**THE REQUEST:** Take the entries below and print all of them exactly, please.

--- --- ---

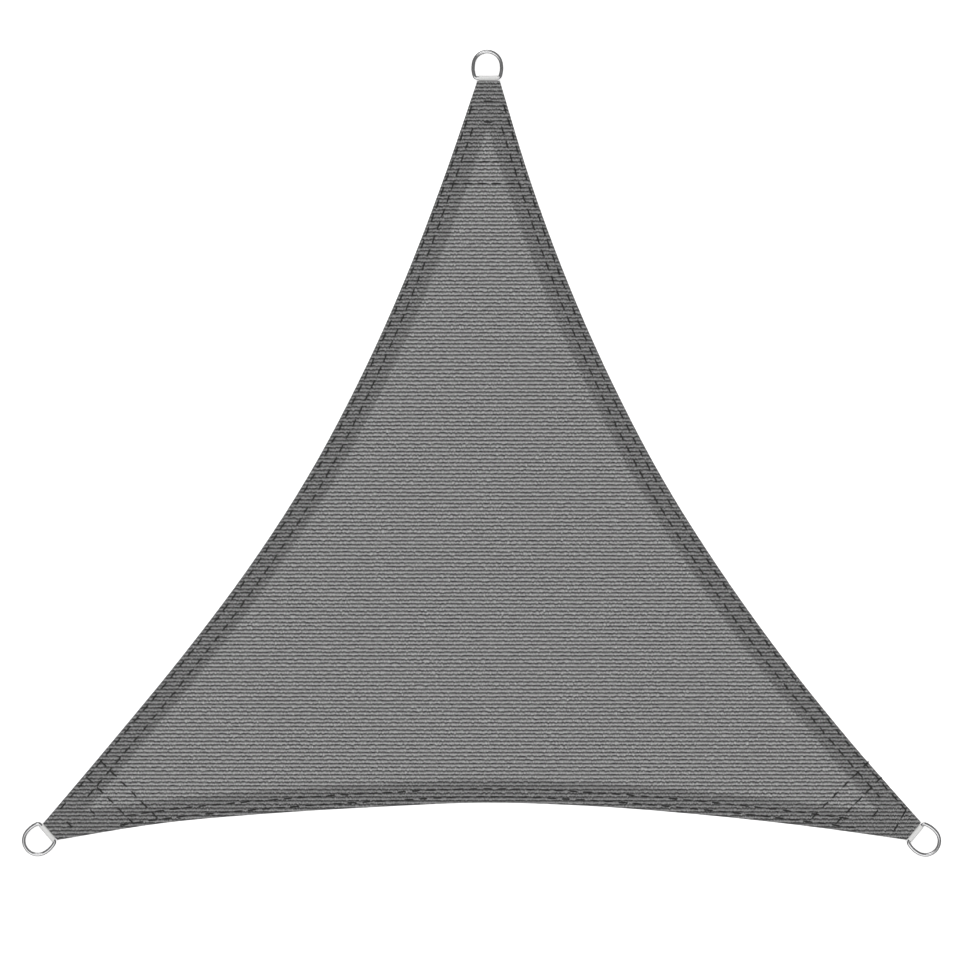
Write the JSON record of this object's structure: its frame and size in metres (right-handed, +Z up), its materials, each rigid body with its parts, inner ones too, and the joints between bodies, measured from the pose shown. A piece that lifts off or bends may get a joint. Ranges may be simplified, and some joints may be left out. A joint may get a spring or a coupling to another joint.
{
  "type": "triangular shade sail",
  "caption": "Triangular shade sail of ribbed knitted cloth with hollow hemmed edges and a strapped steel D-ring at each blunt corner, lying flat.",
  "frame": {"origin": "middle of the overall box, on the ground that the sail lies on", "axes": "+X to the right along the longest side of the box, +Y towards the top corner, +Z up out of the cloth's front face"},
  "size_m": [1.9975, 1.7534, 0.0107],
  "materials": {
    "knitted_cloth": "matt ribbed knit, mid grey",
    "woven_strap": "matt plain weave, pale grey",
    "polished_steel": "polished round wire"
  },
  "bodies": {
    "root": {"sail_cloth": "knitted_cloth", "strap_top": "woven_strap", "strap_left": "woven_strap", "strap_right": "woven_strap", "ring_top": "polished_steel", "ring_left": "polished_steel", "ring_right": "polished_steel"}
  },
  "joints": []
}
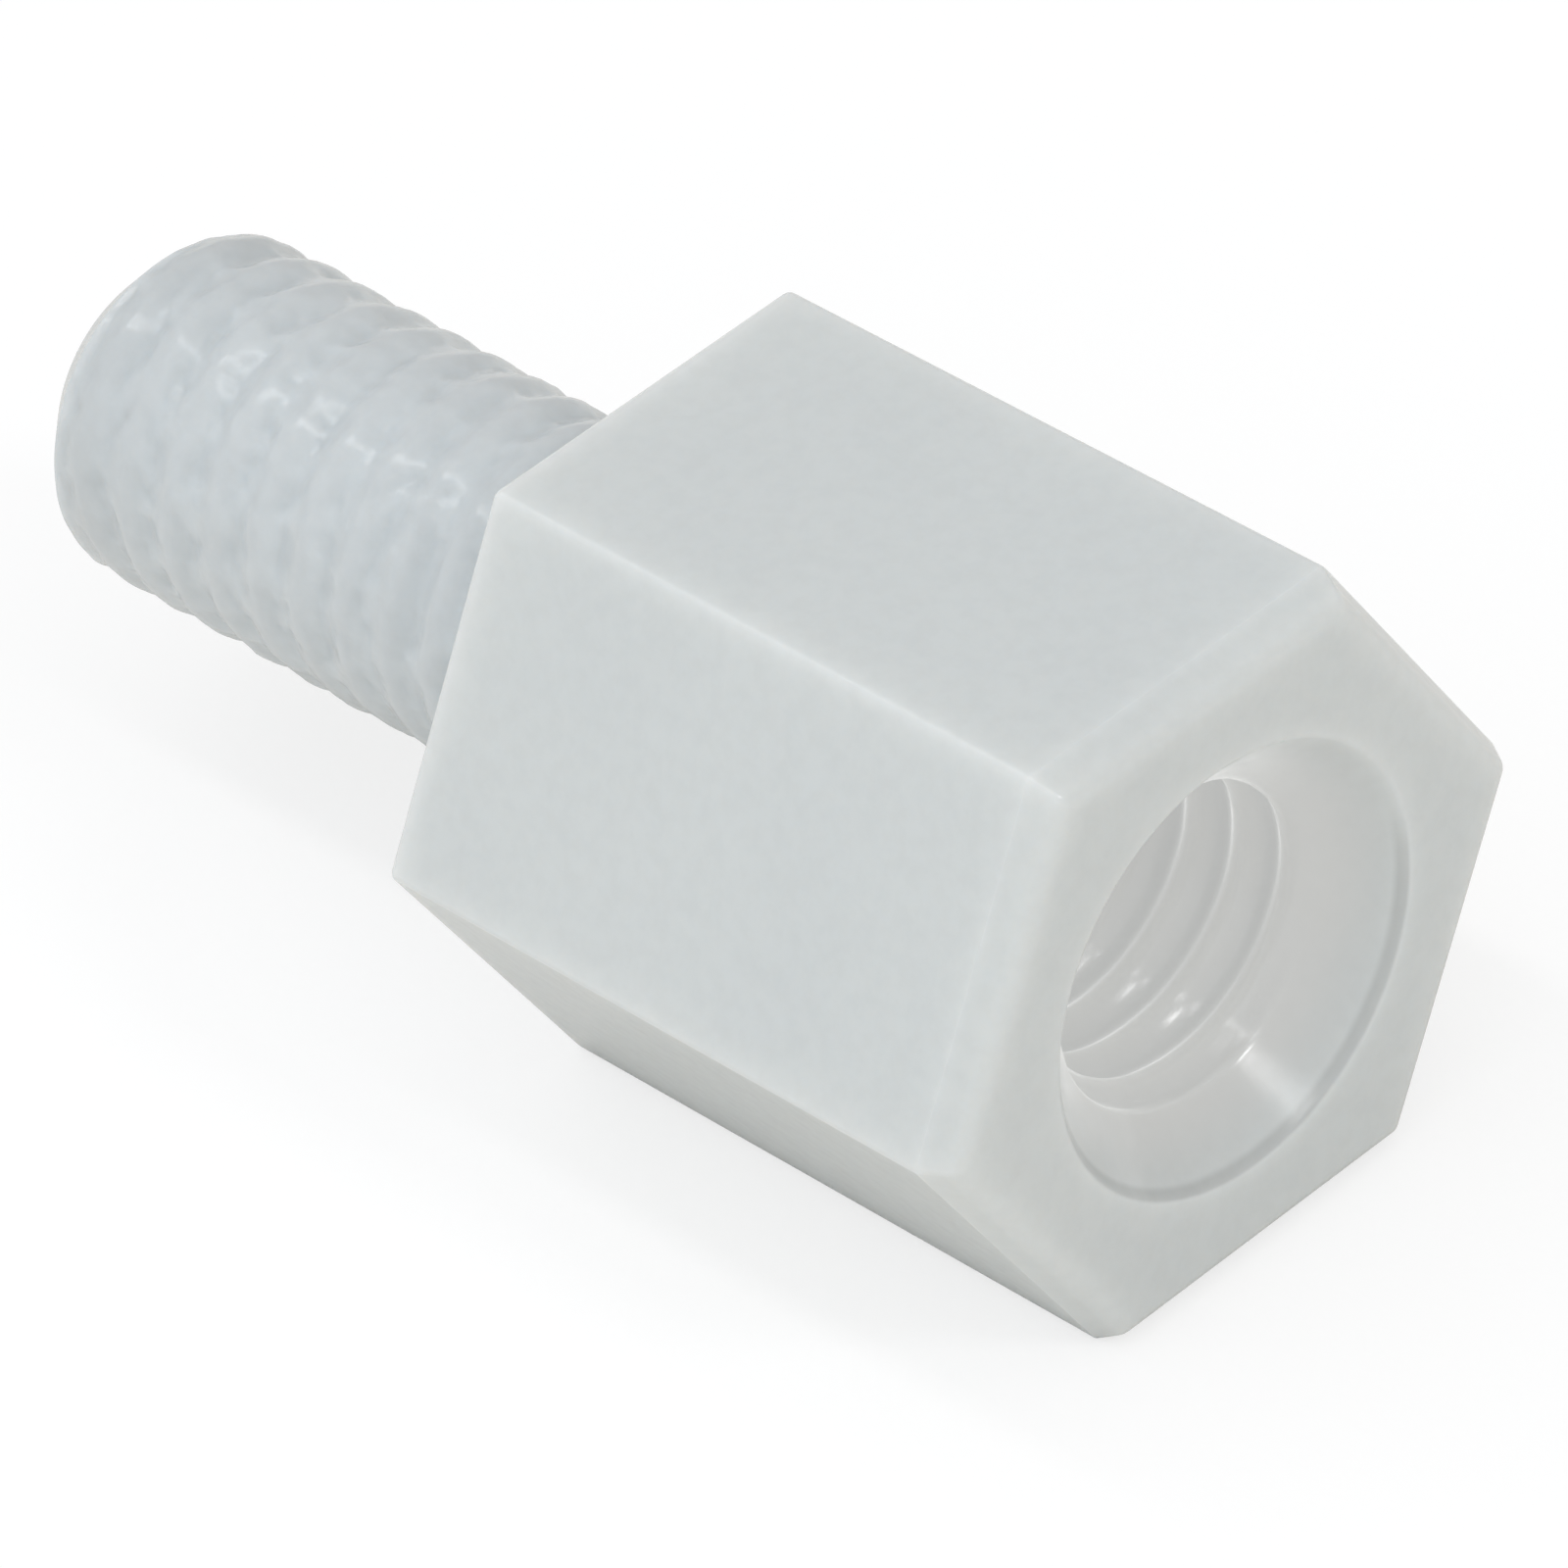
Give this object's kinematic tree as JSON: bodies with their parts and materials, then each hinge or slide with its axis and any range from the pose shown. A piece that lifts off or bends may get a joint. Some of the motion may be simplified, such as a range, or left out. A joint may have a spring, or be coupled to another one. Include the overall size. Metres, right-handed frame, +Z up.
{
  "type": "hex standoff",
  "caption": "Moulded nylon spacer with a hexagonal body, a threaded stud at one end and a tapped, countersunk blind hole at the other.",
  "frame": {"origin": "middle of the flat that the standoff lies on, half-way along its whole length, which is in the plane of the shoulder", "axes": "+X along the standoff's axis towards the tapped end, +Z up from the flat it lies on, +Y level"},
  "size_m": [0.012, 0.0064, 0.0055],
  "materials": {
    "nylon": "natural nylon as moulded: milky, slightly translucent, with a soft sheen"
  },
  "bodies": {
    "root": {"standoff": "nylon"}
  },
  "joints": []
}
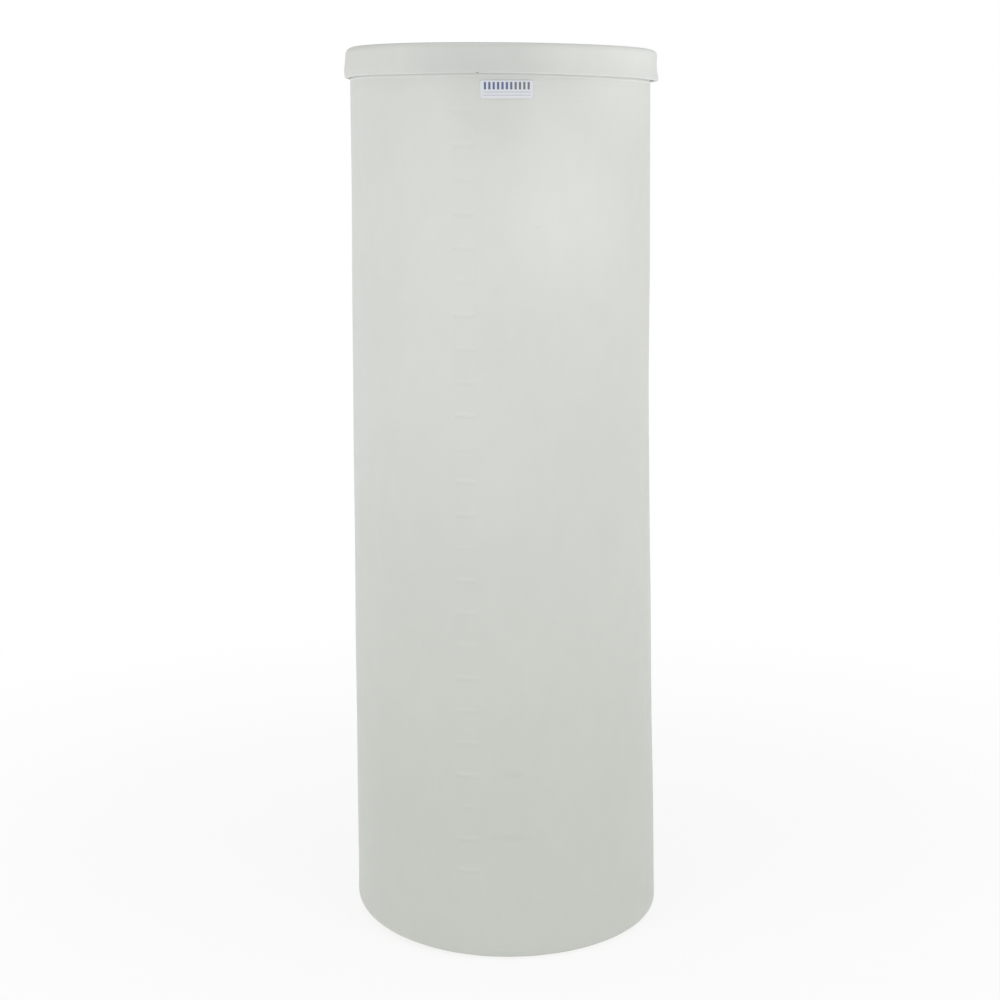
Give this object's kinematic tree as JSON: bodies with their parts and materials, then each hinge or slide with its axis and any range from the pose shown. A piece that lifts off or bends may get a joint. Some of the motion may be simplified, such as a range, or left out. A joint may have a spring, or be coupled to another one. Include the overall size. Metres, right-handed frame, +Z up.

--- --- ---

**FULL RESPONSE:**
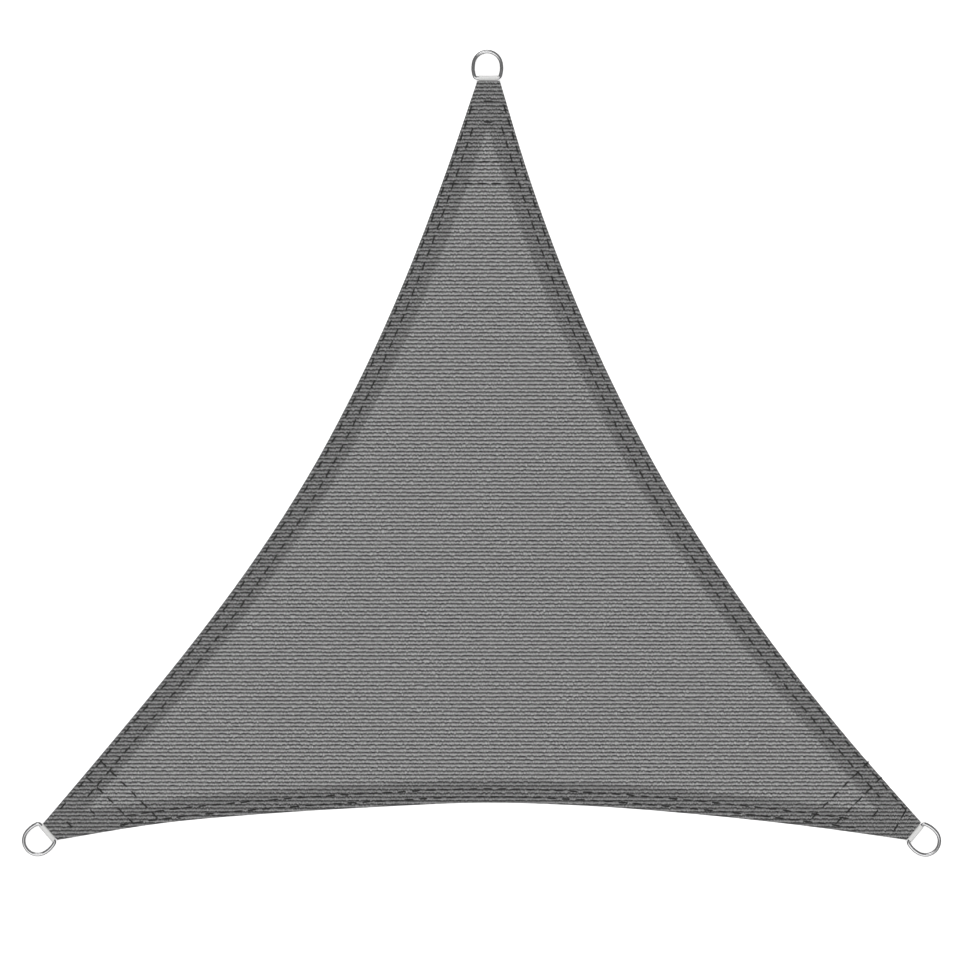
Write the JSON record of this object's structure: its frame and size in metres (right-handed, +Z up), its materials, each rigid body with its parts, inner ones too, and the joints between bodies, measured from the pose shown. A piece that lifts off or bends may get a joint. Ranges may be simplified, and some joints may be left out. A joint may get a spring or a coupling to another joint.
{
  "type": "triangular shade sail",
  "caption": "Triangular shade sail of ribbed knitted cloth with hollow hemmed edges and a strapped steel D-ring at each blunt corner, lying flat.",
  "frame": {"origin": "middle of the overall box, on the ground that the sail lies on", "axes": "+X to the right along the longest side of the box, +Y towards the top corner, +Z up out of the cloth's front face"},
  "size_m": [1.9975, 1.7534, 0.0107],
  "materials": {
    "knitted_cloth": "matt ribbed knit, mid grey",
    "woven_strap": "matt plain weave, pale grey",
    "polished_steel": "polished round wire"
  },
  "bodies": {
    "root": {"sail_cloth": "knitted_cloth", "strap_top": "woven_strap", "strap_left": "woven_strap", "strap_right": "woven_strap", "ring_top": "polished_steel", "ring_left": "polished_steel", "ring_right": "polished_steel"}
  },
  "joints": []
}
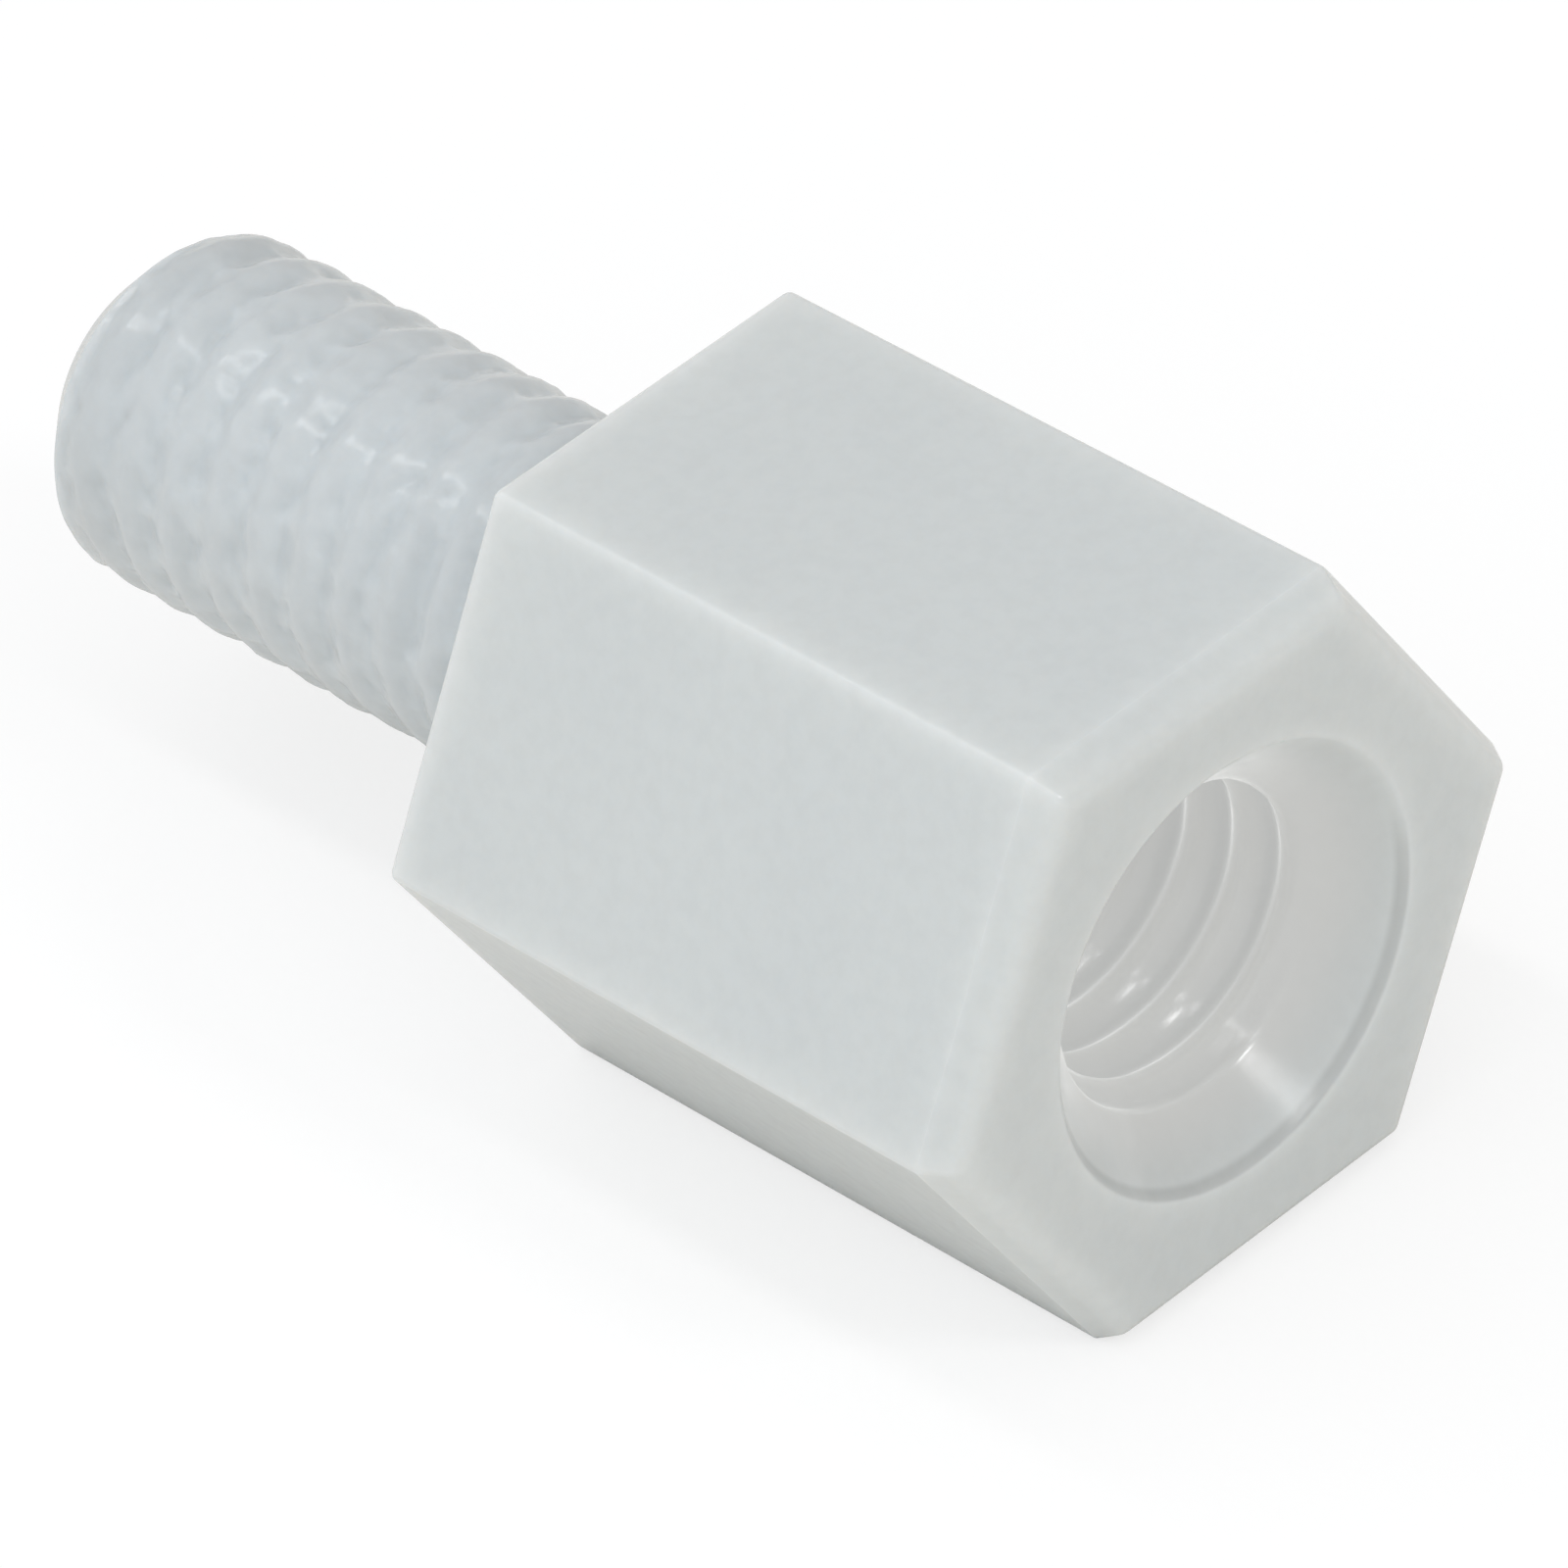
Give this object's kinematic tree as JSON: bodies with their parts and materials, then each hinge or slide with its axis and any range from the pose shown. A piece that lifts off or bends may get a joint. Some of the motion may be simplified, such as a range, or left out. A joint may have a spring, or be coupled to another one. Include the overall size. Metres, right-handed frame, +Z up.
{
  "type": "hex standoff",
  "caption": "Moulded nylon spacer with a hexagonal body, a threaded stud at one end and a tapped, countersunk blind hole at the other.",
  "frame": {"origin": "middle of the flat that the standoff lies on, half-way along its whole length, which is in the plane of the shoulder", "axes": "+X along the standoff's axis towards the tapped end, +Z up from the flat it lies on, +Y level"},
  "size_m": [0.012, 0.0064, 0.0055],
  "materials": {
    "nylon": "natural nylon as moulded: milky, slightly translucent, with a soft sheen"
  },
  "bodies": {
    "root": {"standoff": "nylon"}
  },
  "joints": []
}
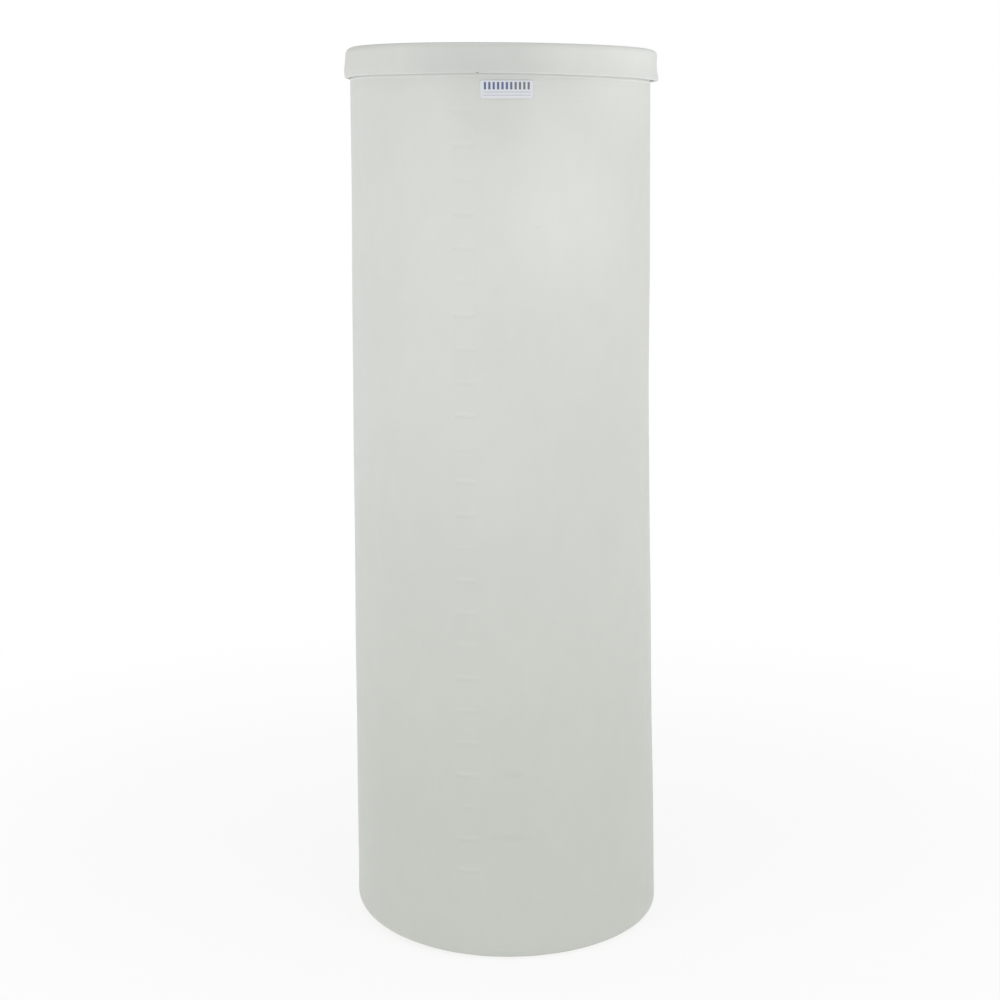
Give this object's kinematic tree as JSON: bodies with their parts and materials, then each hinge or slide with its axis and any range from the pose shown. A piece that lifts off or bends may get a joint. Some of the motion may be simplified, such as a range, or left out. A joint may have a spring, or be coupled to another one. Include the overall size. Metres, right-handed frame, +Z up.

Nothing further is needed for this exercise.